The United States is also helping with the airlifting of troops and military
equipment inside the country, he added.
“I don’t believe that the deployment of an additional 1,000 European Union
troops as well as an additional 400 French troops is going to do anything to
solve the internal political crisis inside the Central African Republic,” the
political commentator reiterated.
He stressed the importance of resolving the crisis in the country through
political approaches and said this can be achieved only when various principals
involved in the struggle are able to sit down and resolve their differences.
Azikiwe urged the CAR government under a new leader Catherine Samba-Panza to
give “some semblance of direction and authority in order for her to get control
of the security forces inside the country.”
The commentator’s remarks came after EU foreign policy chief Catherine Ashton said on Friday that the 28-nation bloc plans to send around 1,000 troops to the former French colony.

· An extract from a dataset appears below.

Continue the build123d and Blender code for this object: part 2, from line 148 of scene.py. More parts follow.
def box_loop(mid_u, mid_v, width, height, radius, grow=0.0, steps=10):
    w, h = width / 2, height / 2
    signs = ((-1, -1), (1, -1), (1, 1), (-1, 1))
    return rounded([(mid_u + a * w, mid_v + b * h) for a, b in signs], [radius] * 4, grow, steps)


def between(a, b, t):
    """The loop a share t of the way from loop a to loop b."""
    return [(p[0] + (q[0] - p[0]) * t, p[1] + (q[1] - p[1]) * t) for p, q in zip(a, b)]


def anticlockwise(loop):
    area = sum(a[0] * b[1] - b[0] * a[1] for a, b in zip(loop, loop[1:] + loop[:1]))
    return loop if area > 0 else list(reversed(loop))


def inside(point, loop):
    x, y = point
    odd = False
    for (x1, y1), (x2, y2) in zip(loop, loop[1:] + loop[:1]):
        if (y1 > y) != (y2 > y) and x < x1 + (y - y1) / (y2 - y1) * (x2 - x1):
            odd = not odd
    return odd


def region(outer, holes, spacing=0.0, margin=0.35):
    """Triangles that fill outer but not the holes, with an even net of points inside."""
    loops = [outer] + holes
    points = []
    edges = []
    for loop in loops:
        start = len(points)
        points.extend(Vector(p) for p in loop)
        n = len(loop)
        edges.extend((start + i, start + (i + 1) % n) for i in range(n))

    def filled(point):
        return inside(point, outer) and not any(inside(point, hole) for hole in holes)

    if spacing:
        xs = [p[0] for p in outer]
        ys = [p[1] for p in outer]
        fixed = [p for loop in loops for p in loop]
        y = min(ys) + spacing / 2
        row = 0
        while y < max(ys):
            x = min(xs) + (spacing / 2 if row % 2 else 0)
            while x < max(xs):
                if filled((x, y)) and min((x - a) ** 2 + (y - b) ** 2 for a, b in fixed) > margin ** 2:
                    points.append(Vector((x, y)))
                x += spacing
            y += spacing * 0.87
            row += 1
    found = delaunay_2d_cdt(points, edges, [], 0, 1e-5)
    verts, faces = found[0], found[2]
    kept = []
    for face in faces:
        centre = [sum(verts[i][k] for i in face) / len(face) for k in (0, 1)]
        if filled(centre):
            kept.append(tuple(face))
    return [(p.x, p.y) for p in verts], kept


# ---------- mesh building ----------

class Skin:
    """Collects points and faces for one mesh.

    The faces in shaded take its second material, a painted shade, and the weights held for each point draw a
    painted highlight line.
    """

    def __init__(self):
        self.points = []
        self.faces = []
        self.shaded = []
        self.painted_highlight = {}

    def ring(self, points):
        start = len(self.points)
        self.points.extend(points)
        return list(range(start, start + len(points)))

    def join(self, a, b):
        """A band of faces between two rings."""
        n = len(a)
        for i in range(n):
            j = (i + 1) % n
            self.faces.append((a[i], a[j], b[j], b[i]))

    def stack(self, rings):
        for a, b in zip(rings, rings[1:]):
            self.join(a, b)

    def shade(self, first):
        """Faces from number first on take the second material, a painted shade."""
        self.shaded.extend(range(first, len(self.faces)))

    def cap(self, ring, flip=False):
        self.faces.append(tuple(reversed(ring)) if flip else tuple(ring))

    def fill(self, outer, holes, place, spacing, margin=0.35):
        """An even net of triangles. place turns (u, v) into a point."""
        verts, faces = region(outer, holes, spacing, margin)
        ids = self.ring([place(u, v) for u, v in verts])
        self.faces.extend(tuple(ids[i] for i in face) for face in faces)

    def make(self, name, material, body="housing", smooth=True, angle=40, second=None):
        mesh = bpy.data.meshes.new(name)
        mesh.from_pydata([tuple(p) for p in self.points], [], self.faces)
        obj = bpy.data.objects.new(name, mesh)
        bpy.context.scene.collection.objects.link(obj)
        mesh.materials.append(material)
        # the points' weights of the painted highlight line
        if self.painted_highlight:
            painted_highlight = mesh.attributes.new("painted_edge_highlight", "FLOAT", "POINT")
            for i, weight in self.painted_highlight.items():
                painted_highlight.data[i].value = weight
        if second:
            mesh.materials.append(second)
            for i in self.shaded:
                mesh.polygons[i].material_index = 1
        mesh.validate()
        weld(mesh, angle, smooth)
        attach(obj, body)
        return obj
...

The CAR spiraled into chaos in March 2013, when Christian militias launched coordinated attacks on the mostly Muslim Seleka group, who overthrew former President Francois Bozize and brought Michel Djotodia to power.
France invaded the CAR in December 2013, after the UN Security Council adopted a resolution giving the African Union and France the go-ahead to send troops to the country.
Paris has deployed 1,600 troops to the country, but the UN-backed intervention force, which includes over 4,000 African Union peacekeepers, is struggling to restore security in the Central African Republic.